* start Material provided *
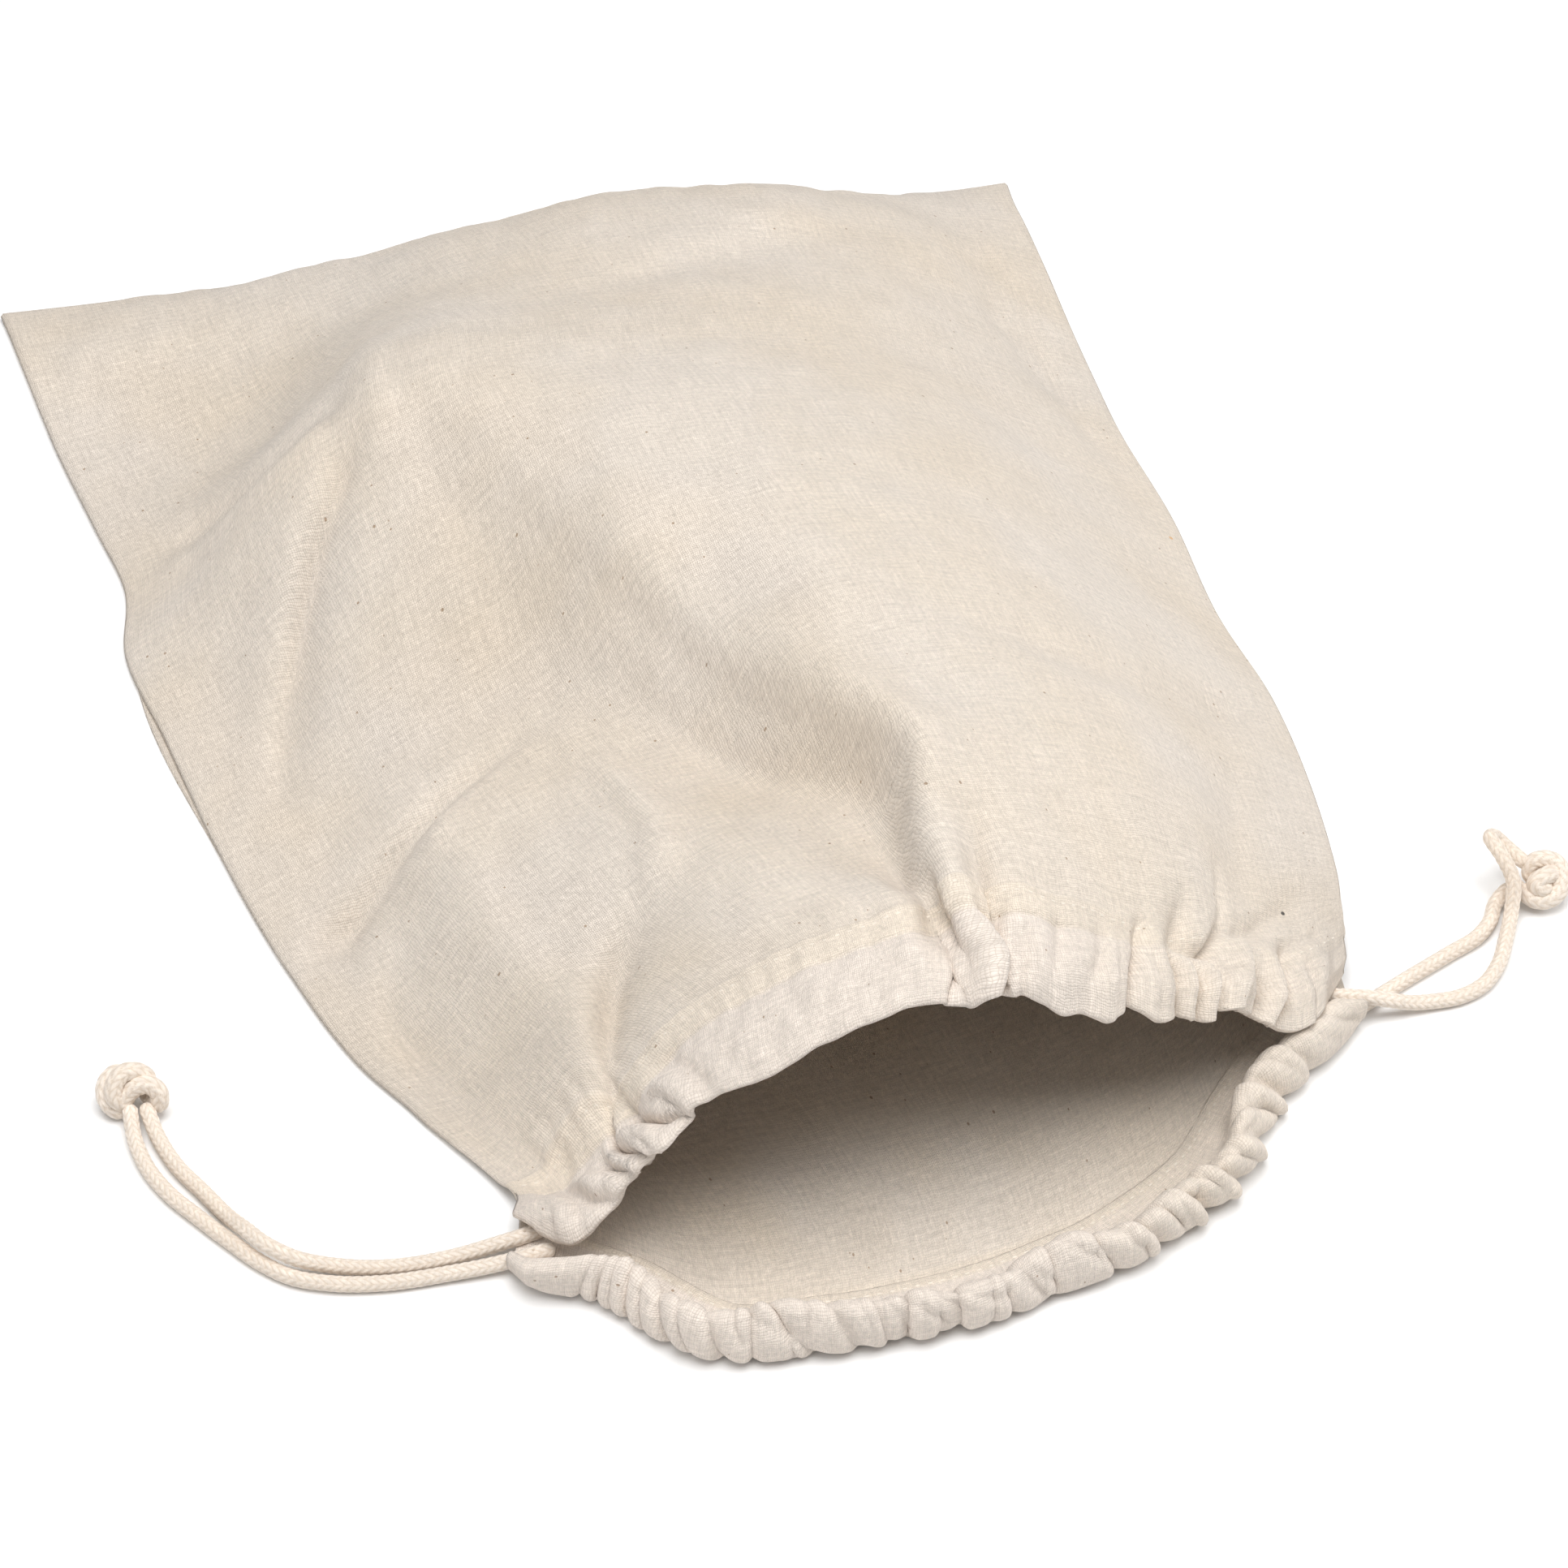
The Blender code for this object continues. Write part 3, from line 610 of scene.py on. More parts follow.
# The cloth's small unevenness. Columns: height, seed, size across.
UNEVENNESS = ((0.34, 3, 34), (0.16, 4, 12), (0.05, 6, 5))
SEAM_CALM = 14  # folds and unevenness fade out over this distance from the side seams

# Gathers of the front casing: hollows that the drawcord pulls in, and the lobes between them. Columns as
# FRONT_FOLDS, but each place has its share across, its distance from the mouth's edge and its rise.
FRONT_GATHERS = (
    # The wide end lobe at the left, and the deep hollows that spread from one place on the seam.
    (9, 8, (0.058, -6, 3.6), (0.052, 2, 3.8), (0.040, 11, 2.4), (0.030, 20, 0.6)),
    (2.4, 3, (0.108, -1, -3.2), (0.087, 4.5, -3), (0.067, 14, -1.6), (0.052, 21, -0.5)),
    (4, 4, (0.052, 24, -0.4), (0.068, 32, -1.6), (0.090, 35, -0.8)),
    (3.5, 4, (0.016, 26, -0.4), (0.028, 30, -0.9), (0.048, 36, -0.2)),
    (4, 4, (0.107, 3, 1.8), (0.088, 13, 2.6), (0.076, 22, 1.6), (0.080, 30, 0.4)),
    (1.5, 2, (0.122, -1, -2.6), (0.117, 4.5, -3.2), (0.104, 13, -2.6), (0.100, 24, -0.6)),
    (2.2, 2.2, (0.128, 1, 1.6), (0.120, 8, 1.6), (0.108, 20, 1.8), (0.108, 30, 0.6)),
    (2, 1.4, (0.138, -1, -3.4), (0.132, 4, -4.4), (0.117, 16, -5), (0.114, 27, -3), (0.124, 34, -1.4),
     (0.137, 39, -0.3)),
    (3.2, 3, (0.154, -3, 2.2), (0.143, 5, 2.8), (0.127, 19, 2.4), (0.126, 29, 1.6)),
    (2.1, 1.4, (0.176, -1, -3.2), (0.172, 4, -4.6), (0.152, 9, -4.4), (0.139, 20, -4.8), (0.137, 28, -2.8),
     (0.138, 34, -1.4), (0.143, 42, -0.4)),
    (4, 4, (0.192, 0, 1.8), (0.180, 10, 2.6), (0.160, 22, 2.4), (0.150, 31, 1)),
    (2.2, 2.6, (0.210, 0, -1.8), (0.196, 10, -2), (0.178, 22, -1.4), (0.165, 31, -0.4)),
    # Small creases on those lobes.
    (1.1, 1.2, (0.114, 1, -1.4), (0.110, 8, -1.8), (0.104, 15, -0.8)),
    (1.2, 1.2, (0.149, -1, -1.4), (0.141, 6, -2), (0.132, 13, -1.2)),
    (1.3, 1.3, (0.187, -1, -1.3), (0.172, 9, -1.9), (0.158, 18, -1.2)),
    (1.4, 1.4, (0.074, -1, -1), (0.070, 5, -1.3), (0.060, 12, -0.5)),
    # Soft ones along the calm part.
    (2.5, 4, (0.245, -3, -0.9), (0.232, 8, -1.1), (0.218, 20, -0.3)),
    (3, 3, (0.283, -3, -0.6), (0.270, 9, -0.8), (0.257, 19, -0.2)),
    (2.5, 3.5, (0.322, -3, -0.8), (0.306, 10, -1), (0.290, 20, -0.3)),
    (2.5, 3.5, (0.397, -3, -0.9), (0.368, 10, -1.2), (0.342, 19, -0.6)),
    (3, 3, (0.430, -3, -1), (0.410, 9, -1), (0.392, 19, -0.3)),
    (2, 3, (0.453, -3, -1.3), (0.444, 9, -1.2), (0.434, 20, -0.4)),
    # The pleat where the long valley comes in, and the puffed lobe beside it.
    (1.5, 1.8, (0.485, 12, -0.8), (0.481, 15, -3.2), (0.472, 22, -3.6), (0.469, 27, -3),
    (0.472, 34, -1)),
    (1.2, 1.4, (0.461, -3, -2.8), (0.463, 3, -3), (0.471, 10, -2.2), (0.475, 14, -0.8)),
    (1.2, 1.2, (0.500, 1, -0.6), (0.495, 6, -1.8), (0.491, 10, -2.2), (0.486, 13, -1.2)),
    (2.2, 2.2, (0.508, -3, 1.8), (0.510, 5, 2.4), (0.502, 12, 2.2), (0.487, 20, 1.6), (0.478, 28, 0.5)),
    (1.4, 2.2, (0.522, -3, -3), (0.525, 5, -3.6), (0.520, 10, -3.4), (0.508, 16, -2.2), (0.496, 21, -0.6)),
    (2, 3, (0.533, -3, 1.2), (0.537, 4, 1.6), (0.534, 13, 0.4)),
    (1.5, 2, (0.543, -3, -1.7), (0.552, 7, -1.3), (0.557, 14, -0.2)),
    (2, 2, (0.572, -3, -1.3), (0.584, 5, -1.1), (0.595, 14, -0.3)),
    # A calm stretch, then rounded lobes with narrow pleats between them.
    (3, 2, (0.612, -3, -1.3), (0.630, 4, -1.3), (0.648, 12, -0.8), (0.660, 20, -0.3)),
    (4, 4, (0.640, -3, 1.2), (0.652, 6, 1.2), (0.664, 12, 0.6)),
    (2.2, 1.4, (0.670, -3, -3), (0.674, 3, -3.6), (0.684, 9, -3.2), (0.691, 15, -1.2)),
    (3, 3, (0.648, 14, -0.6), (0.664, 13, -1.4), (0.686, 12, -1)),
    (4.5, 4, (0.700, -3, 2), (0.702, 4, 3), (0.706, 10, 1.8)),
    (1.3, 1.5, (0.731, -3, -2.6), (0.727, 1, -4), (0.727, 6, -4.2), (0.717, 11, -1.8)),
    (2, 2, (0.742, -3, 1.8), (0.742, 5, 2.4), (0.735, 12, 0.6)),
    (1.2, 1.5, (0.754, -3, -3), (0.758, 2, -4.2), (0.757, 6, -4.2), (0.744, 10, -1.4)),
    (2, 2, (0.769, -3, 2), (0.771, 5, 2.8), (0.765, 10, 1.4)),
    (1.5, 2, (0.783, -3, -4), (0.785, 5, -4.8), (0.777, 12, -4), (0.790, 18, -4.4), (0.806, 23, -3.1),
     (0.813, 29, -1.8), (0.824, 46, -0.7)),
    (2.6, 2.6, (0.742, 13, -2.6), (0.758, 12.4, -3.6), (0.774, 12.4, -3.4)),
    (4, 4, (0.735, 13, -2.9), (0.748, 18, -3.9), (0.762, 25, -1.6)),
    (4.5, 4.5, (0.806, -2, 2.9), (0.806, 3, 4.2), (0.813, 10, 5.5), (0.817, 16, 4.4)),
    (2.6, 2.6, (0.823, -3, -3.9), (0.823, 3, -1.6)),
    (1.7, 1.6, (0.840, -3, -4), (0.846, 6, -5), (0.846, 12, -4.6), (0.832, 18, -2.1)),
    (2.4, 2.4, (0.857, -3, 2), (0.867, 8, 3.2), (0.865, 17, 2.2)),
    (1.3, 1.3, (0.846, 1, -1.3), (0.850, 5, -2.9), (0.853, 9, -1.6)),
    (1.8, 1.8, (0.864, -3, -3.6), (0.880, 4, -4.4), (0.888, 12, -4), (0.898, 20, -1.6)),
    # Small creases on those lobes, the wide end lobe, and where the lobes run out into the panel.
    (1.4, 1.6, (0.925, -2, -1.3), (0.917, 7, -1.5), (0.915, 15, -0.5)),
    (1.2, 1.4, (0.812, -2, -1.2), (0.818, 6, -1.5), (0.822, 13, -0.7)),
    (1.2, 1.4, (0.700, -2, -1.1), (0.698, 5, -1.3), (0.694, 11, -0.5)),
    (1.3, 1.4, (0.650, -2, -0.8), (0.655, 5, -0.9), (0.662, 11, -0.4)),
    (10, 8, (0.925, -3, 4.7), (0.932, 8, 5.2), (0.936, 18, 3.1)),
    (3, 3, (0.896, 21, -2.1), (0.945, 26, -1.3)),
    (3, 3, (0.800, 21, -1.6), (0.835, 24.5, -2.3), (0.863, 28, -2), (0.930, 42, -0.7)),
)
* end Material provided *
*What is required*: Restate word for word only the lines running from the beginning of the data to the line holding "SEAM_CALM = 14", both included.

*Complete output*:
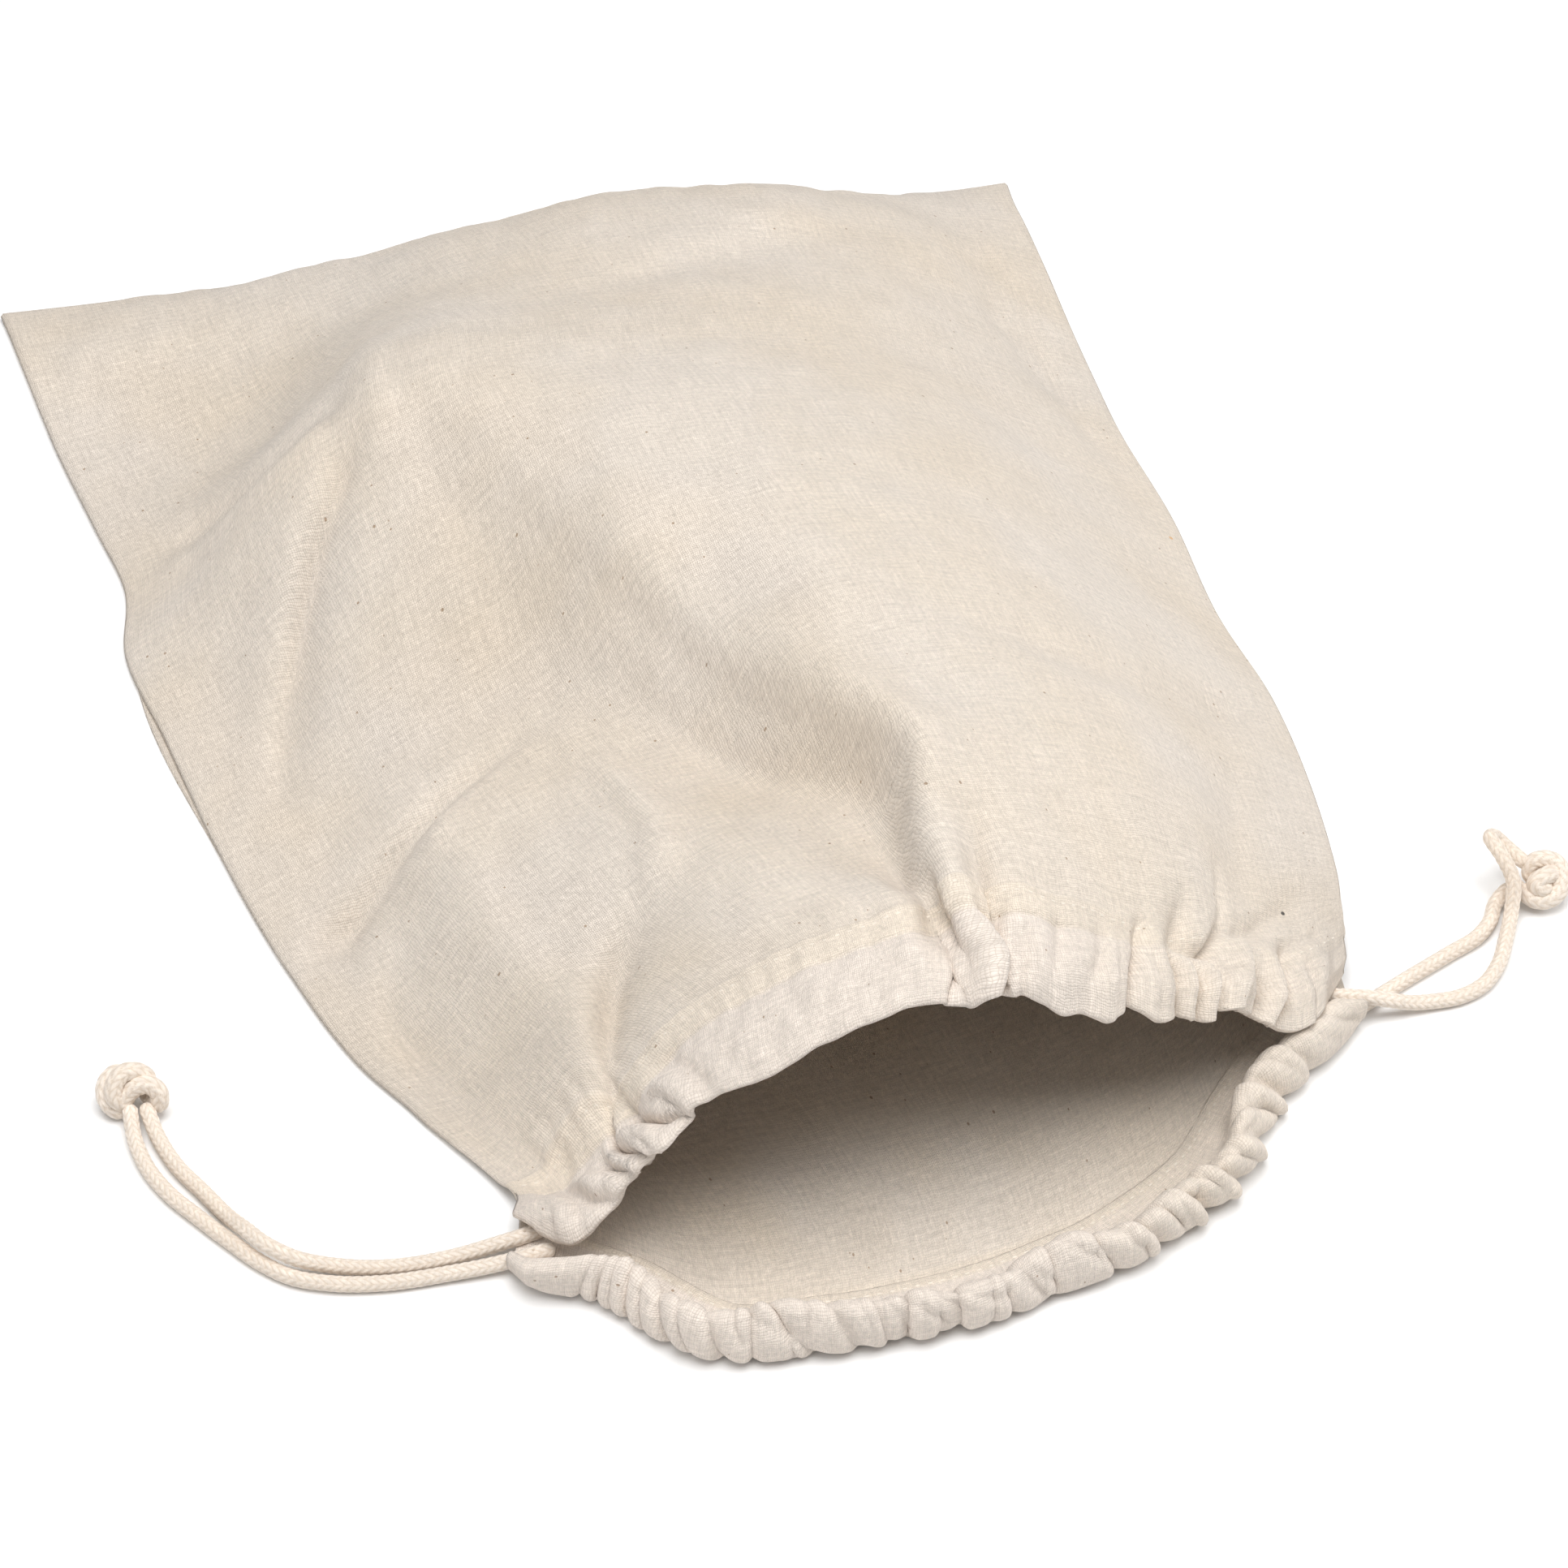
The Blender code for this object continues. Write part 3, from line 610 of scene.py on. More parts follow.
# The cloth's small unevenness. Columns: height, seed, size across.
UNEVENNESS = ((0.34, 3, 34), (0.16, 4, 12), (0.05, 6, 5))
SEAM_CALM = 14  # folds and unevenness fade out over this distance from the side seams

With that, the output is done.